Repeat exactly the lines from the one containing "rows of flutes" through the one containing "from typing import Iterable", both lines included, please, without any other lines.
-- Start Information provided --
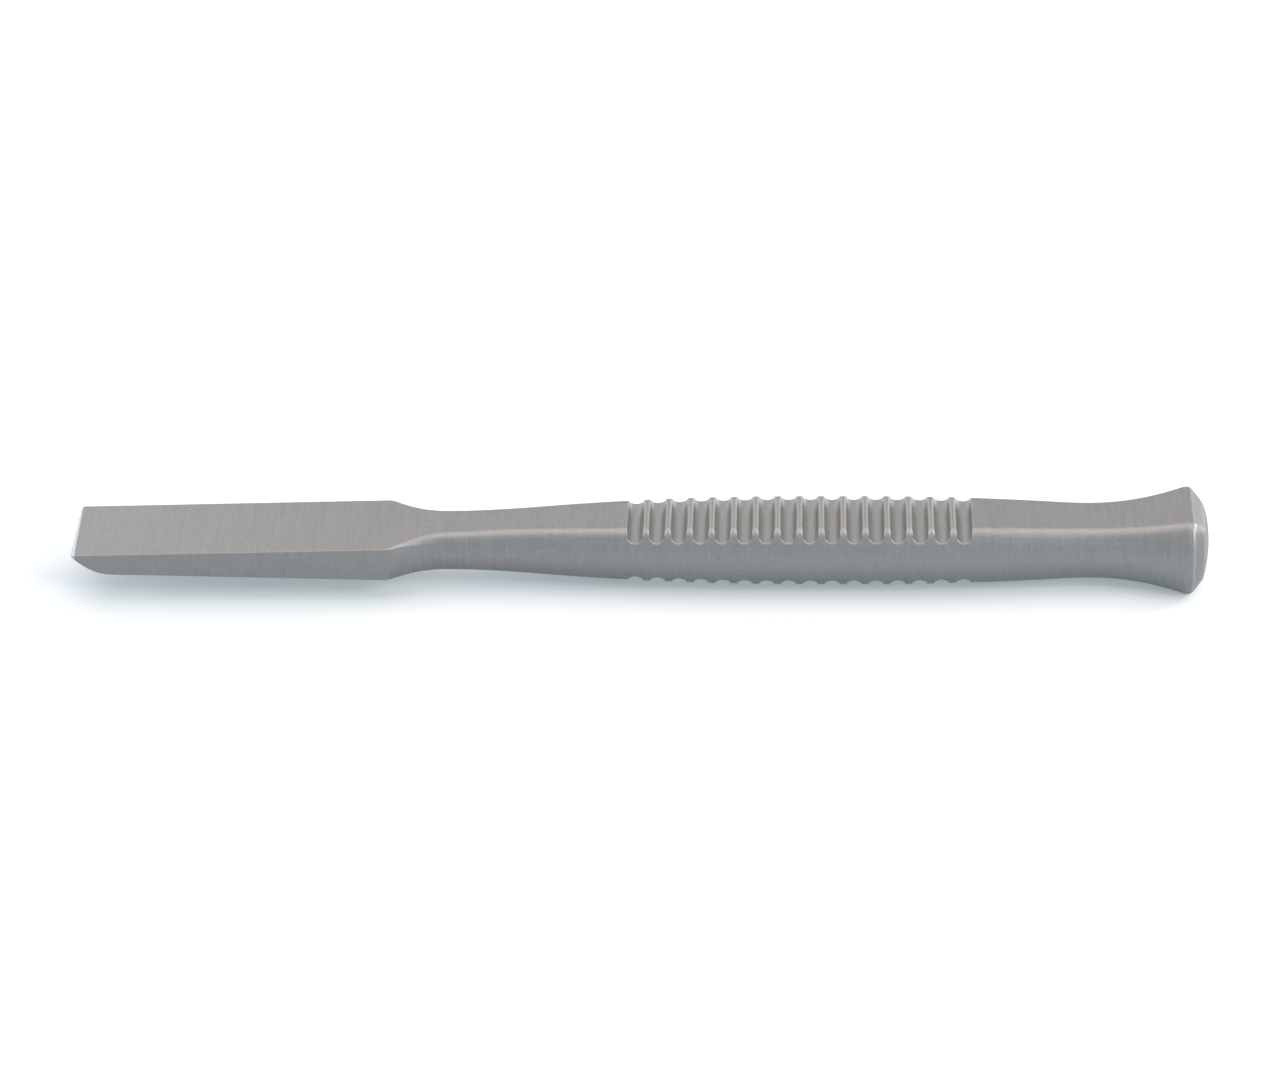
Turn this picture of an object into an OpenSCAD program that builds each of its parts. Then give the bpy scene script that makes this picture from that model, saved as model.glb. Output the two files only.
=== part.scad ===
// Bone chisel (osteotome), 10 mm, forged in one piece from stainless steel.
// The tool lies along X with its cutting edge at -X and its striking head at +X.
// Z is up, square to the flats, and the bevel is on the underside. The origin is
// on the tool's axis, halfway along it.
// The stock is turned, milled flat on both faces and cut parallel along the blade.
// Then the two flats of the grip are fluted across.

/* [Overall] */
// Length from the cutting edge to the crown of the striking face
overall_l = 125; // [104:1:150]

/* [Blade] */
// Width of the blade, which is the width of the cut
blade_w = 10; // [8:0.5:14]
// Length of the blade, from the cutting edge to the shoulder
blade_l = 35.5; // [24:0.5:44]
// Thickness of the blade's taper at the cutting edge
edge_t = 2.4; // [1.9:0.1:3]
// Thickness of the blade at the shoulder
root_t = 4.1; // [3.3:0.1:5]
// Length of the curved bevel on the underside
bevel_l = 4.2; // [3:0.1:8]
// Height of the honed land at the very edge
land_t = 0.12; // [0.05:0.01:0.3]
// Radius of the cutting edge's two corners
corner_r = 0.4; // [0.2:0.1:1]

/* [Neck] */
// Radius of the turned shoulder between the blade and the neck
shoulder_r = 12.5; // [8:0.5:20]
// Diameter of the round stock at the neck
neck_d = 6.9; // [5.7:0.1:7.6]
// Thickness over the flats at the neck
neck_t = 4.8; // [4.2:0.1:5.7]

/* [Grip] */
// Diameter of the round stock where the grip is full
belly_d = 10.1; // [9:0.1:12.2]
// Thickness over the flats where the grip is full
belly_t = 7.3; // [6.4:0.1:8.8]
// Share of the grip's length in which it swells from the neck
swell_share = 0.54; // [0.4:0.01:0.6]
// Share of the grip's length in which it falls to the waist
tail_share = 0.35; // [0.25:0.01:0.38]

/* [Flutes] */
// Number of flutes across each flat
flute_n = 16; // [8:1:19]
// Radius of each flute's round bottom
flute_r = 0.83; // [0.6:0.01:1]
// Half width of the ridge between two flutes
ridge_half = 0.37; // [0.3:0.01:0.45]

/* [Head] */
// Diameter of the round stock at the waist
waist_d = 8.6; // [7.2:0.1:9]
// Thickness over the flats at the waist
waist_t = 6.3; // [5.3:0.1:6.8]
// Distance from the waist to the head's rim
flare_run = 10.4; // [8:0.1:13]
// Diameter of the head's rim
head_d = 12.1; // [10.1:0.1:14.6]
// Thickness of the head over the flats
head_t = 9.2; // [7.6:0.1:10]
// Length of the rim's parallel stretch
rim_l = 0.7; // [0.3:0.1:2]
// Length of the chamfer behind the striking face
chamfer_l = 1.25; // [0.8:0.05:2]
// Depth of the chamfer, measured in from the rim
chamfer_in = 1.6; // [1.1:0.1:2]
// Radius of the domed striking face
dome_r = 15; // [10:0.5:40]

/* [Hidden] */

$fn = 96;
STEPS = 14;          // straight steps in each curved stretch of an outline
SPARE = 1;           // how far a cutter or an outline reaches past the stock
ROUND_HOLLOW = 0.25; // share of the swell in which the round stock is hollow
FLAT_HOLLOW = 0.1;   // share of the swell in which the flats are hollow
TAIL_FULL = 0.88;    // share of the tail in which the outline stays full

// Places along the tool, measured from the cutting edge
dome_d = head_d - 2 * chamfer_in;
dome_x = dome_at(dome_d / 2);
chamfer_x = dome_x - chamfer_l;
rim_x = chamfer_x - rim_l;
waist_x = rim_x - flare_run;
neck_step = (blade_w - neck_d) / 2;
neck_run = sqrt(2 * shoulder_r * neck_step - neck_step * neck_step);
neck_x = blade_l + neck_run;
grip_l = waist_x - neck_x;
belly_x = neck_x + swell_share * grip_l;
tail_x = waist_x - tail_share * grip_l;

// The blank round the blade is just clear of the blade's own corners
blank_d = norm([blade_w, root_t]) + 2 * SPARE;

flute_pitch = 2 * (flute_r + ridge_half);
flute_x0 = belly_x - flute_pitch * (flute_n - 1) / 2;

// Where the striking face's sphere is, at the distance r from the axis
function dome_at(r) = overall_l - dome_r + sqrt(dome_r * dome_r - r * r);

// A level start and a level finish, hollow over the first share q of the way
function ease(s, q) = s < q ? s * s / q : 1 - (1 - s) * (1 - s) / (1 - q);

// Value between a and b
function between(a, b, s) = a + (b - a) * s;

// Even steps from x0 to x1, without x0 itself
function steps(x0, x1) = [for (i = [1:STEPS]) between(x0, x1, i / STEPS)];

// Diameter of the turned stock at the place x, from the neck on
function stock_at(x) =
    x < belly_x ? between(neck_d, belly_d, ease((x - neck_x) / (belly_x - neck_x), ROUND_HOLLOW))
    : x < tail_x ? belly_d
    : x < waist_x ? between(belly_d, waist_d, ease((x - tail_x) / (waist_x - tail_x), TAIL_FULL))
    : x < rim_x ? between(waist_d, head_d, pow((x - waist_x) / flare_run, 2))
    : head_d;

// Thickness over the flats at the place x
function flats_at(x) =
    x < blade_l ? between(edge_t, root_t, x / blade_l)
    : x < neck_x ? between(root_t, neck_t, (x - blade_l) / neck_run)
    : x < belly_x ? between(neck_t, belly_t, ease((x - neck_x) / (belly_x - neck_x), FLAT_HOLLOW))
    : x < tail_x ? belly_t
    : x < waist_x ? between(belly_t, waist_t, ease((x - tail_x) / (waist_x - tail_x), TAIL_FULL))
    : x < rim_x ? between(waist_t, head_t, pow((x - waist_x) / flare_run, 2))
    : head_t;

// Places of the handle's outline, from the neck to the chamfer
handle_steps = concat(
    [neck_x], steps(neck_x, belly_x), [tail_x], steps(tail_x, waist_x),
    steps(waist_x, rim_x), [chamfer_x]
);

// The underside of the bevel: it falls from the land and runs out level with the blade
bevel_slope = (edge_t - root_t) / (2 * blade_l);
bevel_end = -flats_at(bevel_l) / 2;
bevel_bow = (edge_t / 2 - land_t - bevel_end + bevel_slope * bevel_l) / (bevel_l * bevel_l);
function bevel_at(x) = bevel_end + bevel_slope * (x - bevel_l) + bevel_bow * pow(x - bevel_l, 2);

// On the flats the chamfer runs on until it meets the striking face
flat_in = head_t / 2 - chamfer_in;
flat_slope = chamfer_in / (dome_at(flat_in) - chamfer_x);
flat_end = head_t / 2 - flat_slope * (overall_l + SPARE - chamfer_x);

// Turned outline, spun about the tool's axis. The shoulder is a true round.
module stock() {
    outline = concat(
        [[0, 0], [blank_d / 2, 0], [blank_d / 2, neck_x]],
        [for (x = handle_steps) [stock_at(x) / 2, x]],
        [for (i = [0:STEPS - 1]) let (r = dome_d / 2 * (1 - i / STEPS)) [r, dome_at(r)]],
        [[0, overall_l]]
    );
    rotate([0, 90, 0])
        rotate_extrude()
            difference() {
                polygon(outline);
                translate([neck_d / 2 + shoulder_r, neck_x]) circle(r = shoulder_r);
            }
}

// Side outline: the two flats, the bevel and the head's chamfer
module side_cut() {
    over = [for (x = concat([0, blade_l], handle_steps)) [x, flats_at(x) / 2]];
    under = [for (i = [len(over) - 1:-1:1]) [over[i][0], -over[i][1]]];
    bevel = [for (i = [STEPS:-1:0]) let (x = bevel_l * i / STEPS) [x, bevel_at(x)]];
    end = [[overall_l + SPARE, flat_end], [overall_l + SPARE, -flat_end]];
    rotate([90, 0, 0])
        linear_extrude(height = blank_d + head_d, center = true)
            polygon(concat(over, end, under, bevel));
}

// Plan outline: parallel blade with rounded corners, full width past the neck
module plan_cut() {
    half = blade_w / 2;
    corner = [for (a = steps(180, 90)) [corner_r + corner_r * cos(a), half - corner_r + corner_r * sin(a)]];
    side = concat(
        [[0, half - corner_r]], corner,
        [[neck_x, half], [neck_x, head_d], [overall_l + SPARE, head_d]]
    );
    far = [for (i = [len(side) - 1:-1:0]) [side[i][0], -side[i][1]]];
    linear_extrude(height = blank_d + head_t, center = true) polygon(concat(side, far));
}

// One flute across the upper flat: a round bottom under a mouth that opens out
module flute(x) {
    lip = flute_r + ridge_half / 2;
    translate([x, 0, flats_at(x) / 2 - ridge_half])
        rotate([90, 0, 0])
            linear_extrude(height = 2 * belly_d, center = true) {
                circle(r = flute_r);
                polygon([
                    [-flute_r * cos(15), 0], [flute_r * cos(15), 0],
                    [lip, ridge_half], [lip, ridge_half + SPARE],
                    [-lip, ridge_half + SPARE], [-lip, ridge_half]
                ]);
            }
}

// Both rows of flutes
module flutes() {
    for (side = [0, 1]) {
        mirror([0, 0, side])
            for (i = [0:flute_n - 1]) flute(flute_x0 + i * flute_pitch);
    }
}

// The whole tool, which is one forging
module chisel() {
    color("silver")
        translate([-overall_l / 2, 0, 0])
            difference() {
                intersection() {
                    stock();
                    side_cut();
                    plan_cut();
                }
                flutes();
            }
}

chisel();
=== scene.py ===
"""Satin steel bone chisel: its looks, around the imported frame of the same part.

The tool is one forging, so it is one lofted skin. The skin is made of rings square
to the tool's axis, and every ring comes from the same four outlines that the solid
model has: the turned diameter, the two flats, the bevel and the blade's width.
"""

import logging
import math
from dataclasses import dataclass
from enum import Enum
from typing import Iterable

import bmesh
import bpy
from mathutils import Matrix, Vector


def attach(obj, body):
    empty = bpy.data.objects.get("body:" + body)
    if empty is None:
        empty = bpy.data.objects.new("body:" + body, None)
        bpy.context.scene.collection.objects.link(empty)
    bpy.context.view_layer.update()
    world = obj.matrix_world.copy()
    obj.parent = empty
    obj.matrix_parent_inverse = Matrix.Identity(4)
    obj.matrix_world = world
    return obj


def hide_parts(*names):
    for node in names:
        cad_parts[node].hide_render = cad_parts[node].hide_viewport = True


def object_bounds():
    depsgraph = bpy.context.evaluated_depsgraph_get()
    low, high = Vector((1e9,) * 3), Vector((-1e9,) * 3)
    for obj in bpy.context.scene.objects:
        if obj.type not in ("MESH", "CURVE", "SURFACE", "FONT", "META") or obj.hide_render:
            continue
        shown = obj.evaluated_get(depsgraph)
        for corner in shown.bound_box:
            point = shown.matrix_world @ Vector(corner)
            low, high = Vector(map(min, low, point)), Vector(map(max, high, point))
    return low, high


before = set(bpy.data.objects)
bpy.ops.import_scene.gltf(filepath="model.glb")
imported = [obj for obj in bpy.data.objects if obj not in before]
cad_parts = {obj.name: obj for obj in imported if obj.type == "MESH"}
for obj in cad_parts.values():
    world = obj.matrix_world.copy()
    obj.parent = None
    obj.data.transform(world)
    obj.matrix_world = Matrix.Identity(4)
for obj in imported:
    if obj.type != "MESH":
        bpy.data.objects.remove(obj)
CAD_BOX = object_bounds()

MM = 0.001
CAD_NODE = "chisel"

log = logging.getLogger("bone_chisel")


def between(low: float, high: float, share: float) -> float:
    """The value that lies at a share of the way from low to high."""
    return low + (high - low) * share


def ease(share: float, hollow: float) -> float:
    """A level start and a level finish.

    Args:
        share: How far along the way, from 0 to 1.
        hollow: Share of the way in which the curve is hollow, the rest being full.

    Returns:
        How much of the rise is done.
    """
    if share < hollow:
        return share * share / hollow
    return 1 - (1 - share) ** 2 / (1 - hollow)


def soft_min(first: float, second: float, blend: float) -> float:
    """The smaller of two sizes, with the corner between them rounded off.

    Args:
        first: One size.
        second: The other size.
        blend: How near the two must be for the rounding to begin.

    Returns:
        The smaller size, or a little less near the corner.
    """
    near = max(blend - abs(first - second), 0.0) / blend
    return min(first, second) - near * near * blend / 4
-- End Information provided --
Output of the exercise
// Both rows of flutes
module flutes() {
    for (side = [0, 1]) {
        mirror([0, 0, side])
            for (i = [0:flute_n - 1]) flute(flute_x0 + i * flute_pitch);
    }
}

// The whole tool, which is one forging
module chisel() {
    color("silver")
        translate([-overall_l / 2, 0, 0])
            difference() {
                intersection() {
                    stock();
                    side_cut();
                    plan_cut();
                }
                flutes();
            }
}

chisel();
=== scene.py ===
"""Satin steel bone chisel: its looks, around the imported frame of the same part.

The tool is one forging, so it is one lofted skin. The skin is made of rings square
to the tool's axis, and every ring comes from the same four outlines that the solid
model has: the turned diameter, the two flats, the bevel and the blade's width.
"""

import logging
import math
from dataclasses import dataclass
from enum import Enum
from typing import Iterable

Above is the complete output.